Una mostra su Rosario Livatino – piccolo-grande eroe del quotidiano – è, dunque, una risorsa preziosa perché attraverso la conoscenza di una personalità che ha pagato con la vita la devozione alla fede ed ai valori che ne conseguono nello svolgimento del proprio ruolo professionale, costringe ognuno di noi, qualunque sia la funzione svolta e l’incarico rivestito, ad interrogarsi su quale sia il vero scopo del proprio lavoro, su come lo sta svolgendo e, per chi è credente, su quanto la fede dia realmente forma al proprio lavoro rendendo più umano l’ambiente in cui opera e più giusto ed adeguato l’esito del proprio operato.

Dal beato Rosario Livatino, primo magistrato laico martire dobbiamo oggi imparare che la professione di magistrato deve essere esercitata coraggiosamente come missione locale al servizio della Storia «tanto dentro le aule dei tribunali quanto nei meandri più nascosti del cuore umano che egli ha saputo attraversare con discrezione e fermezza per garantire la difesa della legalità».

L’augurio, allora, è che possa accadere anche a noi quanto è accaduto a molte persone che pur in situazioni diverse (e talora opposte) si sono imbattute, sulla loro strada, in Rosario Livatino, cioè vivere l’esperienza di una metànoia, di un cambiamento, di una maggiore profondità di sguardo e di coscienza e, diciamolo, di un maggior coraggio nell’affermare la verità, nell’affrontare i problemi e le sfide alle quali siamo chiamati. Insomma – per usare un’espressione più vicina alla fenomenologia quotidiana – cercare di fare il nostro dovere e svolgere il nostro lavoro con serietà e competenza, senza tirarci indietro e se necessario anche con sacrifico: attività nella quale, in fondo, si sostanzia l’essenza stessa della dignità umana.
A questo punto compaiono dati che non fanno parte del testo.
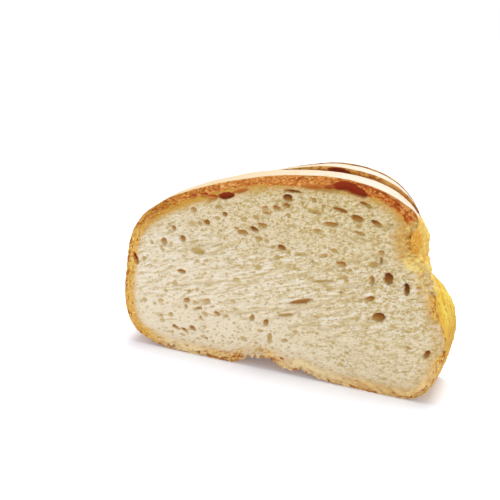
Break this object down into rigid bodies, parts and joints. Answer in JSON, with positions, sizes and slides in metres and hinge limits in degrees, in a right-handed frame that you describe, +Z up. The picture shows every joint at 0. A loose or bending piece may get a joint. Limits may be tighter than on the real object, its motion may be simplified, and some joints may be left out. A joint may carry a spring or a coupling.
{
  "type": "sliced tin loaf",
  "caption": "Upright slices from the middle of a floured white loaf, standing together on their bottom crust, with an open crumb, a domed crown and a torn flank.",
  "frame": {"origin": "on the surface the slices stand on, under the centre of the whole object's box", "axes": "+X across the loaf from its round side to its torn side, +Y along the loaf from the first cut face to the last, +Z up"},
  "size_m": [0.191, 0.0328, 0.1185],
  "materials": {
    "bread": "matte, dry, slightly rough"
  },
  "bodies": {
    "root": {"slice_front": "bread", "slice_middle": "bread", "slice_back": "bread"}
  },
  "joints": []
}
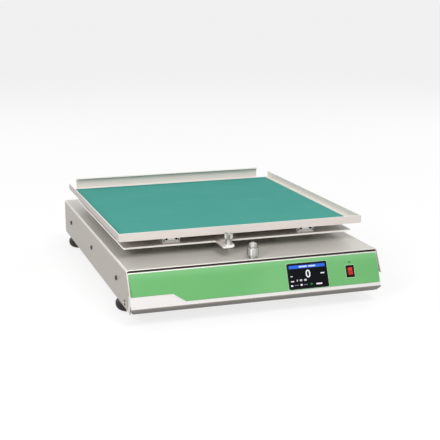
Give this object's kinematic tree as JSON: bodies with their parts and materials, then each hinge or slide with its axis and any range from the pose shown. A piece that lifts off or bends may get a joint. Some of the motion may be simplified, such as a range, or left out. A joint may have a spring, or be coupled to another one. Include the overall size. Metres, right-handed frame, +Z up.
{
  "type": "laboratory shaker",
  "caption": "Low bench shaker: a rimmed tray on two crossed slides, moved round by a belt-driven crank inside a sheet metal case with a sloping control panel.",
  "frame": {"origin": "centre of the footprint, on the surface that the feet stand on", "axes": "+Z up, -Y towards the control panel, +X to the right of someone who faces the panel"},
  "size_m": [0.4588, 0.6249, 0.15],
  "materials": {
    "painted_steel": "fine light grey powder coat",
    "bright_panel": "satin, finely brushed",
    "green_film": "printed film, semi-gloss",
    "mat_rubber": "matt, finely grained",
    "foot_rubber": "matt",
    "black_plastic": "fine moulded texture",
    "screen_glass": "gloss",
    "rocker_red": "translucent, gloss",
    "chrome": "polished",
    "machined_steel": "ground",
    "plated_steel": "zinc plated",
    "circuit_board": "solder resist",
    "motor_black": "stoved black"
  },
  "bodies": {
    "case": {"base_pan": "painted_steel", "bearing_housing": "machined_steel", "control_board": "circuit_board", "cover_screw_left_front": "machined_steel", "cover_screw_left_middle": "machined_steel", "cover_screw_left_rear": "machined_steel", "cover_screw_right_front": "machined_steel", "cover_screw_right_middle": "machined_steel", "cover_screw_right_rear": "machined_steel", "cross_rail_front": "machined_steel", "cross_rail_rear": "machined_steel", "crossbar_front": "plated_steel", "crossbar_rear": "plated_steel", "display_housing": "black_plastic", "display_window": "screen_glass", "drive_belt": "black_plastic", "drive_motor": "motor_black", "foot_front_left": "foot_rubber", "foot_front_right": "foot_rubber", "foot_rear_left": "foot_rubber", "foot_rear_right": "foot_rubber", "front_facing": "green_film", "front_panel": "bright_panel", "lock_post": "chrome", "motor_bracket": "plated_steel", "power_inlet": "black_plastic", "power_supply": "plated_steel", "power_switch": "black_plastic", "rear_panel": "painted_steel", "shaft_bearing_lower": "chrome", "shaft_bearing_upper": "chrome", "top_cover": "painted_steel"},
    "carriage": {"carriage_plate": "bright_panel", "lock_bar": "bright_panel", "cross_block_front_left": "machined_steel", "cross_block_front_right": "machined_steel", "cross_block_rear_left": "machined_steel", "cross_block_rear_right": "machined_steel", "side_block_left_front": "machined_steel", "side_block_left_rear": "machined_steel", "side_block_right_front": "machined_steel", "side_block_right_rear": "machined_steel"},
    "tray": {"tray": "painted_steel", "tray_mat": "mat_rubber", "tray_back_rail": "painted_steel", "tray_hub": "machined_steel", "side_rail_left": "machined_steel", "side_rail_right": "machined_steel"},
    "crank": {"crank_shaft": "machined_steel", "crank_disc": "machined_steel", "counterweight": "machined_steel", "crank_pin": "chrome", "pin_bearing": "chrome", "crank_pulley": "machined_steel"},
    "motor_rotor": {"motor_shaft": "machined_steel", "motor_pulley": "machined_steel"},
    "rocker": {"switch_rocker": "rocker_red"},
    "thumb_screw": {"lock_screw": "chrome"}
  },
  "joints": [
    {"name": "carriage_slide", "type": "slide", "parent": "case", "child": "carriage", "axis": [1, 0, 0], "range_m": [-0.008, 0.008]},
    {"name": "tray_slide", "type": "slide", "parent": "carriage", "child": "tray", "axis": [0, 1, 0], "range_m": [-0.016, 0]},
    {"name": "crank_spin", "type": "hinge", "parent": "case", "child": "crank", "pos_m": [0, 0.00777, 0.065], "axis": [0, 0, 1], "continuous": true},
    {"name": "motor_spin", "type": "hinge", "parent": "case", "child": "motor_rotor", "pos_m": [0, 0.13377, 0.039], "axis": [0, 0, 1], "continuous": true},
    {"name": "power_rocker", "type": "hinge", "parent": "case", "child": "rocker", "pos_m": [0.17, -0.30114, 0.05936], "axis": [1, 0, 0], "range_deg": [0, 14]},
    {"name": "thumb_screw_turn", "type": "hinge", "parent": "carriage", "child": "thumb_screw", "pos_m": [-0.037, -0.25123, 0.114], "axis": [0, 0, 1], "range_deg": [0, 360]}
  ],
  "couplings": [
    {"joint": "motor_spin", "follows": "crank_spin", "ratio": 3}
  ]
}
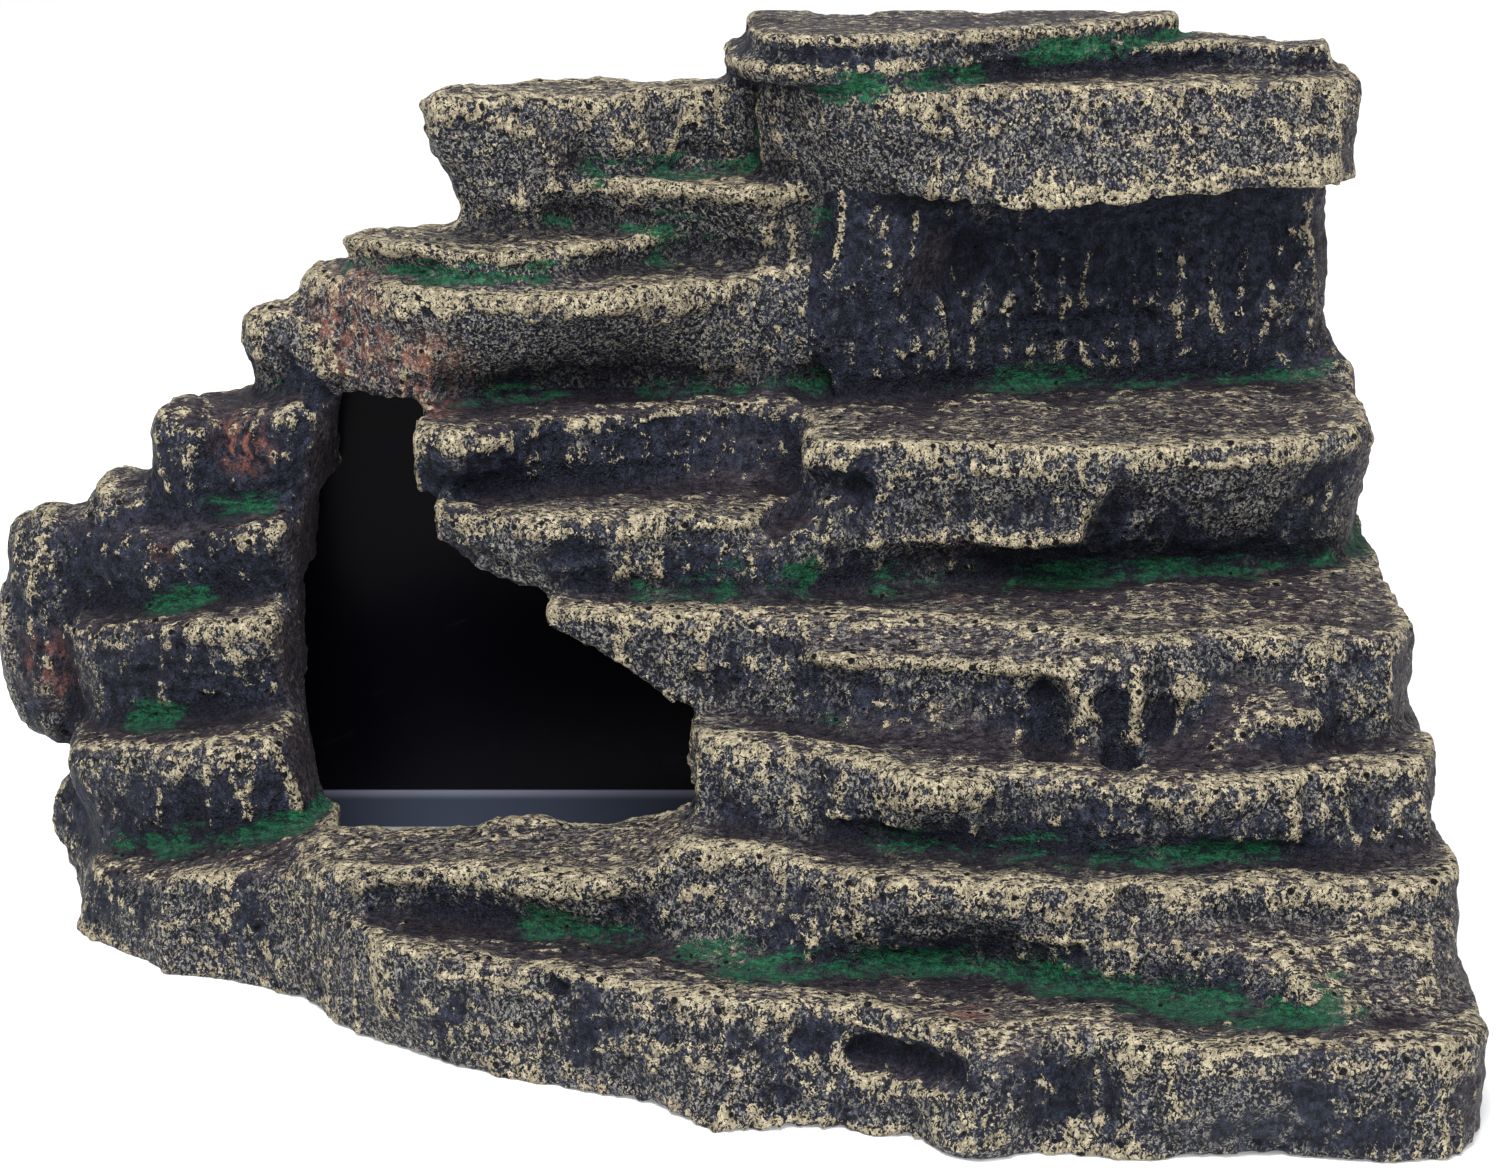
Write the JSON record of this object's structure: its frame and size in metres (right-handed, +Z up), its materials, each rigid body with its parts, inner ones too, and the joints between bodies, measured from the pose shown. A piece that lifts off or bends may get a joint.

Ecco perché è quanto mai attuale la lezione di questo “giudice ragazzino”, una lezione di umiltà che è insieme consapevolezza della grandezza dei valori che ci innalzano e forte monito rivolto alle coscienze dei magistrati di ogni tempo. Una lezione dove l’utopia si sposa con il possibile e diventa profezia feconda che in termini isaiani possiamo così riassumere: «Praticare la giustizia darà pace, onorare la giustizia darà tranquillità e sicurezza per sempre» (Is 32,17).